**RECORDS FOR THE EXERCISE**:
[Start]
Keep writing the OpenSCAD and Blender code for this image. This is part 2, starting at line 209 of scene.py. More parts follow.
[End]
[Start]
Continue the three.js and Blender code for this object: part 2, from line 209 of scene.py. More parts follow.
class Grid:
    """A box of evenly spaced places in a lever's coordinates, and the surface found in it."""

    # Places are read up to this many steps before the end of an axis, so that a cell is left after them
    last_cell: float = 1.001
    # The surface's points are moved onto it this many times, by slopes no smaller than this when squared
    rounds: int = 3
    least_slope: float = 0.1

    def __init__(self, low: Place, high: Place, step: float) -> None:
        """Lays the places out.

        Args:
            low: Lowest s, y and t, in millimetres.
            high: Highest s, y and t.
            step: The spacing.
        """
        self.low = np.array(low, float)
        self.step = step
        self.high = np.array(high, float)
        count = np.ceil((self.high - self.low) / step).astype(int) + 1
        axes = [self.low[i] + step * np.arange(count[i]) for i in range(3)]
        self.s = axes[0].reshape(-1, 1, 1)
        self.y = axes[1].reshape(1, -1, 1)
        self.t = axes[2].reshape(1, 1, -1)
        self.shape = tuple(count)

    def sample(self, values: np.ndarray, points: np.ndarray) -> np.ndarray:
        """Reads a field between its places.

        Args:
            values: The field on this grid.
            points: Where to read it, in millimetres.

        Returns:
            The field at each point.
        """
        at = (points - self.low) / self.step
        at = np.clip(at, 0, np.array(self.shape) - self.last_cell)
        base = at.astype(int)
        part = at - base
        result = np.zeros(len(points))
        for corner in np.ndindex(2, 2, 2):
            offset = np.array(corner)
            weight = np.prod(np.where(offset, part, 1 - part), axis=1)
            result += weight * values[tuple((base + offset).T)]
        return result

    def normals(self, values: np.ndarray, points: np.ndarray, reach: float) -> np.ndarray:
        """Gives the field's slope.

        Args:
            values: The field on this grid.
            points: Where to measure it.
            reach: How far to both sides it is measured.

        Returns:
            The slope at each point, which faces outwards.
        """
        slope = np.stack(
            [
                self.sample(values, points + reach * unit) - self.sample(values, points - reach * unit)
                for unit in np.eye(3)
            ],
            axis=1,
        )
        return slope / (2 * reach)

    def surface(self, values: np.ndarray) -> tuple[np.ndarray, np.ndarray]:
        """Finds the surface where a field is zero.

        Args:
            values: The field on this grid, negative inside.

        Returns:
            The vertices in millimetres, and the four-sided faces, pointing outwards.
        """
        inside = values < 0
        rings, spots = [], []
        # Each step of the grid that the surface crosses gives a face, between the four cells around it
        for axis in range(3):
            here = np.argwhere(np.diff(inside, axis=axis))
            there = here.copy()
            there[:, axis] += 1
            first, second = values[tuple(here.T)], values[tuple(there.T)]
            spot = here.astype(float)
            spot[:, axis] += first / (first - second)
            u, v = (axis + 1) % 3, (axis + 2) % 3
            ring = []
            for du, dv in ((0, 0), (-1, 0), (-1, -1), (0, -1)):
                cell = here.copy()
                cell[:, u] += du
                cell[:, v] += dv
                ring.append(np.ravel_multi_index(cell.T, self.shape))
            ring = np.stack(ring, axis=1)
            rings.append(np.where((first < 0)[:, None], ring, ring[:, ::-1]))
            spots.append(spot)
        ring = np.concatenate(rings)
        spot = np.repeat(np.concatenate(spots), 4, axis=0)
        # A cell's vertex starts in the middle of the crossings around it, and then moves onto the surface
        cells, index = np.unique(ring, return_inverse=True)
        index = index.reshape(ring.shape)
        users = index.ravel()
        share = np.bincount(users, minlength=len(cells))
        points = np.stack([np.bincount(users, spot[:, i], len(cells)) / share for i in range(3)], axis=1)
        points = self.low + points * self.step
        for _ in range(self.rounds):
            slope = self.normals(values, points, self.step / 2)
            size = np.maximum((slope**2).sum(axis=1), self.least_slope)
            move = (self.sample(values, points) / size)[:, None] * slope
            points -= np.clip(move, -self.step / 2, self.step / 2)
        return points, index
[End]
[Start]
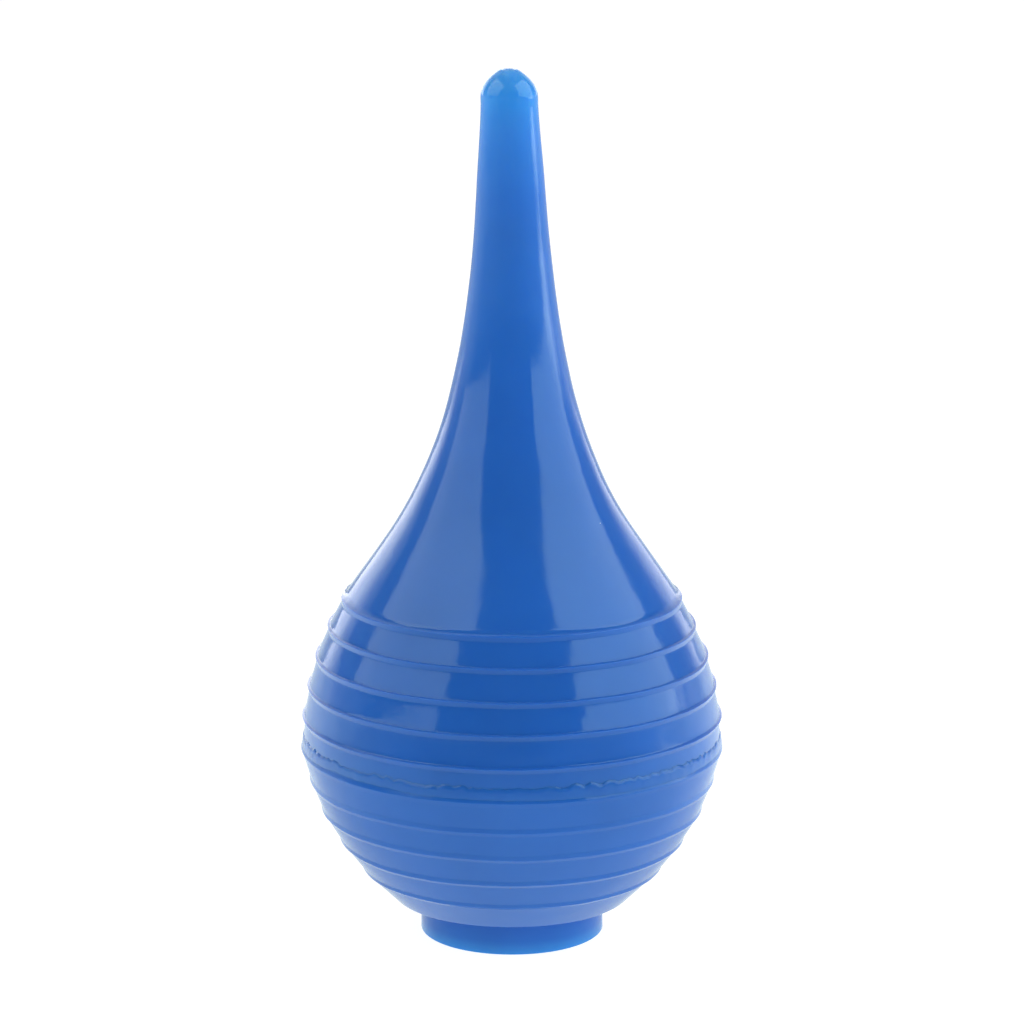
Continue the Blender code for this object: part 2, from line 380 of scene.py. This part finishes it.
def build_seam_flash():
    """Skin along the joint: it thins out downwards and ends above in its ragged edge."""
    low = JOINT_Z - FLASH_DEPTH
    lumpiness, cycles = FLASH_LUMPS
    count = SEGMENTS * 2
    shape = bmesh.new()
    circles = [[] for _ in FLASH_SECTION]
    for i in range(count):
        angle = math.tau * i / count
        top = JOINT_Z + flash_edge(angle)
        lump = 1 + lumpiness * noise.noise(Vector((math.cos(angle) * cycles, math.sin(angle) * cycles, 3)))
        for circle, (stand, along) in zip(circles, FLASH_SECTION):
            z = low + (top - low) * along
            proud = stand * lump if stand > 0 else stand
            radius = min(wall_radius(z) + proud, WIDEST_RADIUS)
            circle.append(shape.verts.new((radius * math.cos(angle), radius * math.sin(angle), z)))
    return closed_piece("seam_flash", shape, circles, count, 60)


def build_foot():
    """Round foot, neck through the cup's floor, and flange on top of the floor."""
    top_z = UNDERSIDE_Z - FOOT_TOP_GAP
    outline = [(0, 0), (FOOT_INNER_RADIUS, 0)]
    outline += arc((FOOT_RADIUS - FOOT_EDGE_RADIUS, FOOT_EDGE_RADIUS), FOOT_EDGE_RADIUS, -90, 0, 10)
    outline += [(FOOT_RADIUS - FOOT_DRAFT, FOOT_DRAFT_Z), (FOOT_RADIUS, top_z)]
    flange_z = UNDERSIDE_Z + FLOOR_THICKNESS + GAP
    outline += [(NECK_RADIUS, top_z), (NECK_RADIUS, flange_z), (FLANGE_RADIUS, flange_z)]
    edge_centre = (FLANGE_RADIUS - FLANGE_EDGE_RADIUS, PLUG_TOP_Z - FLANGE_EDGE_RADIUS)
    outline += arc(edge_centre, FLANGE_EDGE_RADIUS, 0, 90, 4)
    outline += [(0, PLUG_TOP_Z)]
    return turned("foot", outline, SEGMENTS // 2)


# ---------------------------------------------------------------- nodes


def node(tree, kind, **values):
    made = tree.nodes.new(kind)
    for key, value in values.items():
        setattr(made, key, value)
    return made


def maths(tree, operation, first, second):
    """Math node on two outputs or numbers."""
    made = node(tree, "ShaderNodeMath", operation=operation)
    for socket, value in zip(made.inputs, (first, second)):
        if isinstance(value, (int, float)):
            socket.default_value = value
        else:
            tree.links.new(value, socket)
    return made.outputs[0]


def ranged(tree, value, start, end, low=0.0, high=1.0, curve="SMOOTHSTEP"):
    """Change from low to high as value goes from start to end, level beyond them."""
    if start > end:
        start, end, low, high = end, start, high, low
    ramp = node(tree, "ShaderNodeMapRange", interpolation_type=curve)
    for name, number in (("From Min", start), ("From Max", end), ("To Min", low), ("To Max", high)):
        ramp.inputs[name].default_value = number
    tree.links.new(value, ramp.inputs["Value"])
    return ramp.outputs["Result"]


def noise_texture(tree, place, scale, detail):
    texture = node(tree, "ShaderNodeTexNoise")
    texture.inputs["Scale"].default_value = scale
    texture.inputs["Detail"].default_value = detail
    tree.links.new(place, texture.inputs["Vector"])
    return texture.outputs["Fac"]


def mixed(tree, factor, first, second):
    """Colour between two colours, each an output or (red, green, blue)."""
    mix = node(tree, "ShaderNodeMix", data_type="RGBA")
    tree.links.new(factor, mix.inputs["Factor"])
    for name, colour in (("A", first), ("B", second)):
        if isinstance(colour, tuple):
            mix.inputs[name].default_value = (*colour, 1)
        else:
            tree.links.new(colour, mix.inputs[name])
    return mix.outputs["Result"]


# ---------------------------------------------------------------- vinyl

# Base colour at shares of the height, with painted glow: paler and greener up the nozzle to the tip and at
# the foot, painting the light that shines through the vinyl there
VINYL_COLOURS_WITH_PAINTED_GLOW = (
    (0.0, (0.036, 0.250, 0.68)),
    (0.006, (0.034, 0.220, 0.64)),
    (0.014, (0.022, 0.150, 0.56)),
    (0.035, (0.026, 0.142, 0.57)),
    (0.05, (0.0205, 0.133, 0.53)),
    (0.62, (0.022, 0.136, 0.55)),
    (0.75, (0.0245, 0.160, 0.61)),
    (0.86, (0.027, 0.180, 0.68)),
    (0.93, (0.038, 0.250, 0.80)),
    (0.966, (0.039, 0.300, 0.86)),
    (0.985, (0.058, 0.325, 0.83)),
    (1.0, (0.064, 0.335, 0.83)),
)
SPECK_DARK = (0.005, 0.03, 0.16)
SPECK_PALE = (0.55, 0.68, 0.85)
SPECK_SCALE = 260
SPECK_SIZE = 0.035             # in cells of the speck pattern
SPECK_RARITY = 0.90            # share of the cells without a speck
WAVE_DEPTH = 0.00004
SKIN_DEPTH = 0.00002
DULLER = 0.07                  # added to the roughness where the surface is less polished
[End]
**STATED PROBLEM**: Look through the entries above and quote exactly the lines from the line with "Continue the three.js" to the line with "least_slope: float = 0.1", counting both of those lines.

**EXERCISE SOLUTION**:
Continue the three.js and Blender code for this object: part 2, from line 209 of scene.py. More parts follow.
class Grid:
    """A box of evenly spaced places in a lever's coordinates, and the surface found in it."""

    # Places are read up to this many steps before the end of an axis, so that a cell is left after them
    last_cell: float = 1.001
    # The surface's points are moved onto it this many times, by slopes no smaller than this when squared
    rounds: int = 3
    least_slope: float = 0.1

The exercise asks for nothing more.